One last visit to the open-air market for fresh produce, fruit, baked bread and more of that provolone. Oh yeah, and let’s devour our new breakfast favorite, “Brioche Con Gelato,” a warm bun filled with pistachio gelato.
A clear, sunny day invites us to the coastal frolicking town of Cefalu. Looks like a wonderful place to spend more time, which we no longer have.
A straight-up hike up to Cefalu Castle helps burn off indulgences. Look out over the city and the sea before exploring the ruins of Tempio di Diana along the way down.
The magnificent Cathedral of Cefalu (construction completed in 1131) holds the oldest and most well-preserved mosaic depictive “Cristo Pantocratore,” Christ all Powerful, on the island.
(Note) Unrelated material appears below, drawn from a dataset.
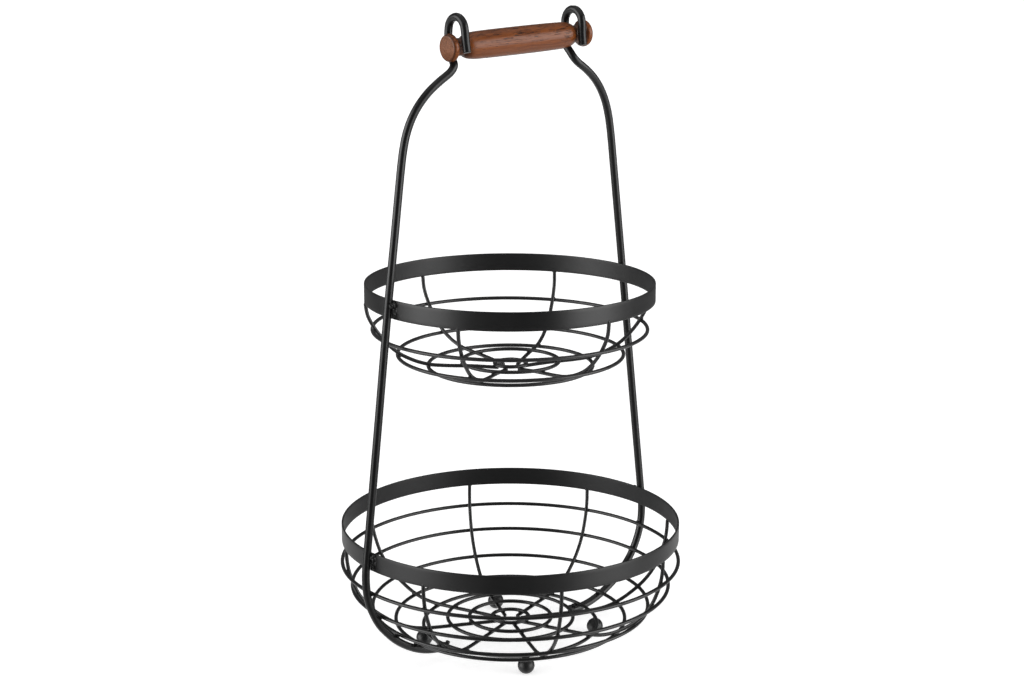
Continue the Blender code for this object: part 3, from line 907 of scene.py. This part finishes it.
# uprights against the rings outside the bowls and under the floor
for name, side in (("left", -1), ("right", 1)):
    line = UPRIGHT_LINES[name]
    top, drawn = BOWLS["lower"][0], BOWLS["lower"][4]
    for k, (node, (r, z)) in enumerate(drawn.items()):
        if "floor" in node:
            continue
        near = [i for i in range(len(line)) if line[i][2] < top]
        d = [math.hypot(math.hypot(line[i][0], line[i][1]) - r,
                        line[i][2] - top - z) for i in near]
        i = near[int(np.argmin(d))]
        dist = min(d)
        if dist > 6.0:
            continue
        radial = unit((line[i][0], line[i][1], 0.0))
        ring_pt = radial * r + UP * (top + z)
        normal = unit(line[i] - ring_pt)
        mid = ring_pt + normal * (THIN + 0.5 * (dist - THIN - THICK))
        a, b, n = basis(normal, (0, 1, 0))
        SPOTS["lower"].add(mid, (a, b, n), (2.5, 2.2, 1.05), 301 + 7 * k,
                           rough=0.14)
    # blob on the end under the ring that carries the feet
    SPOTS["lower"].add(line[0] + UP * 3.1 + np.array([side * 3.0, 0.0, 0.0]),
                       (np.array([0.0, 1, 0]), np.array([1.0, 0, 0]), UP),
                       (2.6, 3.4, 1.3), 351 + side, rough=0.16)
    SPOTS["lower"].add(line[0] + UP * 2.7 - np.array([side * 2.2, 0.0, 0.0]),
                       (np.array([0.0, 1, 0]), np.array([1.0, 0, 0]), UP),
                       (1.7, 1.9, 1.9), 361 + side, rough=0.16)
    # seam of coat where the upright touches each rim
    for rim_r, top, spots in ((LOWER_R, LOWER_Z, SPOTS["lower"]),
                              (UPPER_R, UPPER_Z, SPOTS["upper"])):
        i = int(np.argmin(np.abs(line[:, 2] - (top - 4.0))
                          + (np.abs(line[:, 0]) < 90) * 1000.0))
        y = line[i][1]
        reach = -9.0 if rim_r == UPPER_R else -13.4
        for h in np.linspace(reach, -0.9, 7):
            spots.add(np.array([side * (math.sqrt(rim_r ** 2 - y * y) + 0.12),
                                y, top + h]),
                      (np.array([0.0, 1, 0]), UP, np.array([1.0, 0, 0])),
                      (0.95, 1.5, 0.5), 411 + h, rough=0.04, rings=7,
                      segs=12)

# necks of weld between the feet and their ring
for place, i in FEET.items():
    a = FOOT_PHASE + 90.0 * i
    out = polar(1.0, a, 0.0)
    side = np.cross(UP, out)
    at = polar(FOOT_CIRCLE, a, FOOT_Z + FOOT_R + 0.15)
    SPOTS["lower"].add(at, (side, out, UP), (2.7, 2.1, 1.15), 501 + i,
                       rough=0.10, rings=11, segs=22)
SPOTS["lower"].build("lower_bowl_weld_spots")
SPOTS["upper"].build("upper_bowl_weld_spots")


# ----------------------------------------------------- beads beside the rims
def make_bead(name, side, rim_r, top, node, seed):
    """Lump of weld laid down the corner between an upright and a rim, in a
    few overlapping pools, merged and softened."""
    rng = np.random.default_rng(seed)
    line = UPRIGHT_LINES["left" if side < 0 else "right"]
    bm = bmesh.new()
    # height, distance off the upright, distance off the rim, three radii
    if rim_r == UPPER_R:
        pools = ((-3.9, 0.65, 3.35, 1.95, 2.30, 2.30),
                 (-3.4, 2.50, 1.00, 1.40, 1.40, 1.90),
                 (-1.6, 0.80, 1.00, 1.60, 1.35, 1.30),
                 (-6.3, 0.80, 1.25, 2.05, 1.65, 1.50),
                 (-8.4, 0.35, 0.80, 1.90, 1.10, 1.60),
                 (-10.6, 1.05, 0.40, 1.80, 0.95, 1.45),
                 (-12.3, 0.20, 0.40, 1.30, 0.85, 1.00),
                 (-7.4, 2.20, 0.10, 1.70, 0.70, 2.10),
                 (-5.4, 2.90, 0.05, 1.40, 0.60, 1.60))
    else:
        pools = ((-1.5, 1.50, 1.00, 1.85, 1.35, 1.50),
                 (-3.0, -0.10, 1.80, 1.50, 1.50, 1.60),
                 (-4.6, 1.00, 1.30, 2.00, 1.45, 1.80),
                 (-7.0, 0.60, 0.90, 1.90, 1.15, 1.60),
                 (-9.2, 0.20, 0.60, 1.50, 0.95, 1.55),
                 (-11.6, 0.00, 0.40, 1.10, 0.80, 1.35),
                 (-3.4, 2.60, 0.10, 1.60, 0.75, 2.10),
                 (-7.6, 2.00, 0.05, 1.60, 0.60, 2.20))
    for h, dy, out, sy, sx, sz in pools:
        i = int(np.argmin(np.abs(line[:, 2] - (top + h))
                          + (np.abs(line[:, 0]) < 90) * 1000.0))
        y = line[i][1] + side * (THICK + dy)
        x = math.sqrt(rim_r ** 2 - y * y) + out
        wander = rng.uniform(-0.15, 0.15, 3)
        place = Matrix.Translation(Vector(
            (side * x + wander[0], y + wander[1], top + h + wander[2])) * MM)
        size = Matrix.Diagonal(Vector((sx, sy, sz, 1000.0)) * MM)
        bmesh.ops.create_uvsphere(bm, u_segments=24, v_segments=16,
                                  radius=1.0, matrix=place @ size)
    for k in range(5):                 # spatter and folds on the pools
        h = rng.uniform(-9.5, -0.8)
        y = line[int(np.argmin(np.abs(line[:, 2] - (top + h))
                               + (np.abs(line[:, 0]) < 90) * 1000.0))][1]
        y += side * (THICK + 0.75 + rng.uniform(-0.6, 1.5))
        x = math.sqrt(rim_r ** 2 - y * y) + rng.uniform(1.5, 2.5)
        place = Matrix.Translation(Vector((side * x, y, top + h)) * MM)
        r = rng.uniform(0.45, 0.85)
        size = Matrix.Diagonal(Vector((r, r * 1.3, r, 1000.0)) * MM)
        bmesh.ops.create_uvsphere(bm, u_segments=16, v_segments=10,
                                  radius=1.0, matrix=place @ size)
    mesh = bpy.data.meshes.new(name)
    bm.to_mesh(mesh)
    bm.free()
    obj = bpy.data.objects.new(name, mesh)
    bpy.context.scene.collection.objects.link(obj)
    remesh = obj.modifiers.new("merge", "REMESH")
    remesh.mode = "VOXEL"
    remesh.voxel_size = 0.00018
    soften = obj.modifiers.new("soften", "SMOOTH")
    soften.factor = 0.5
    soften.iterations = 12
    bpy.context.view_layer.update()
    dg = bpy.context.evaluated_depsgraph_get()
    merged = bpy.data.meshes.new_from_object(obj.evaluated_get(dg))
    obj.modifiers.clear()
    obj.data = merged
    co = np.empty(len(merged.vertices) * 3)
    merged.vertices.foreach_get("co", co)
    co = co.reshape(-1, 3)
    mid = co.mean(0)
    d = (co - mid) * 1000
    ripple = (np.sin(2.3 * d[:, 2] + 0.9 * seed) * 0.10
              + np.sin(3.1 * d[:, 1] + 1.9 * d[:, 2] + seed) * 0.09
              + np.sin(4.7 * d[:, 0] + 2.2 * d[:, 2] + 2 * seed) * 0.06)
    out = np.stack([d[:, 0], d[:, 1], np.zeros(len(d))], 1)
    out /= np.maximum(np.linalg.norm(out, axis=1), 0.3)[:, None]
    co += out * ripple[:, None] * MM
    merged.vertices.foreach_set("co", co.ravel())
    merged.update()
    merged.shade_smooth()
    return metal(obj, node)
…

Of course, it was covered from being under constant restoration, but glimpses of the most powerful pipe organ I have ever seen makes me wonder how it sounds.
Our final meal in Catania starts with fresh shucked oysters for breakfast. I catch a couple sea bass at a local seafood shop and roast them along with fresh fennel and leeks. Despite all this eating, we have noticed minimal obesity among this population, and attribute it to one word – fresh food. Well, two words.
After one month based in Catania, Sicily, we do not want to leave. A rarity for us. For now, we prepare for sixteen or so hours of flights enroute to our next adventure in Bali, Indonesia. We invite you to come along.
Thank you, Abundant Universe!
I have loved following your adventures in Sicily. Looking forward to the next installment! 😀
We love that you love! Next one from Bali, right next door to you.
Absolutely love Cefalu❤️safe travels on your next journey. Enjoy all your blogs.
Thank you, Mary Jo! Miss you guys!
Italy looks so amazing.
Thanks for sharing your experiences. Looking forward to you next adventure!
Thank you so much, Patti. The history here boggles the mind. Our country is so young. Still an experiment. Love all of it.
Love it. Safe travels guys. I look forward to Bali
Always so good to hear from you, Don. Taking longer than it used to for recovery from jet lag! We are in Bali and watching all the young Australian surfer hard bods.
Ron, you saw most of what we saw plus more during our 2017 trip to Sicily–10 days on the Island and then a few more days on the Amalfi Coast which we loved as well. I felt that Sicily must be like what Italy was 30 years ago–not so touristy, a slower pace, tastes, sights, and sounds of true Italy. We absolutely loved it. You are more adventurous–especially with the fish, since my hubs doesn’t like most fish–but we had an amazing time wandering the streets, into shops and restaurants and churches. We were with a tour group made up entirely of hot rod friends, so all 20 of us knew each other, and we actually have a regular tour guide in Italy who has hosted different mashups of the same folks. We’ve toured with him twice. There are plusses and minuses of traveling that way; we got into St. Mark’s Cathedral in Venice an hour ahead of everyone else because of his connections but we miss out on sampling unusual foods from strange markets or hiking a mountain (we’re far too out of shape for that anyway!). I loved every pic you posted. I definitely wanted to jump through the monitor for that bruschetta! I look forward to enjoying Bali with you.
Sounds great. Yes, the upside of a tour guide comes with all the info you get. Especially better if you know and like the others in the group. I agree about the bruschetta. The food all over Sicily is so much better than here in Bali!
Bro, Sicily looks like an intriguing place. Between the food and architecture, I would be amused for days. PS, I went to the Kent State alumni gathering, didn’t know a soul, still had a good time drinking beer and talking to several women.
You always were a ladies man!
Love all of this!
Kind of you to say, Jeri. Usually, we are happy to leave a place after a one month stay, but this one was different and a pleasure to share.
OMG I want pistachio gelato in a fresh brioche bun for breakfast too! And then to walk all day amongst spectacular scenery. By now you’re enjoying the warmth of Bali ( I assume not your first time there?) while I’m preparing to go for a dip in the 46F chilly Salish Sea. Wish me a long hot shower afterwards and be well!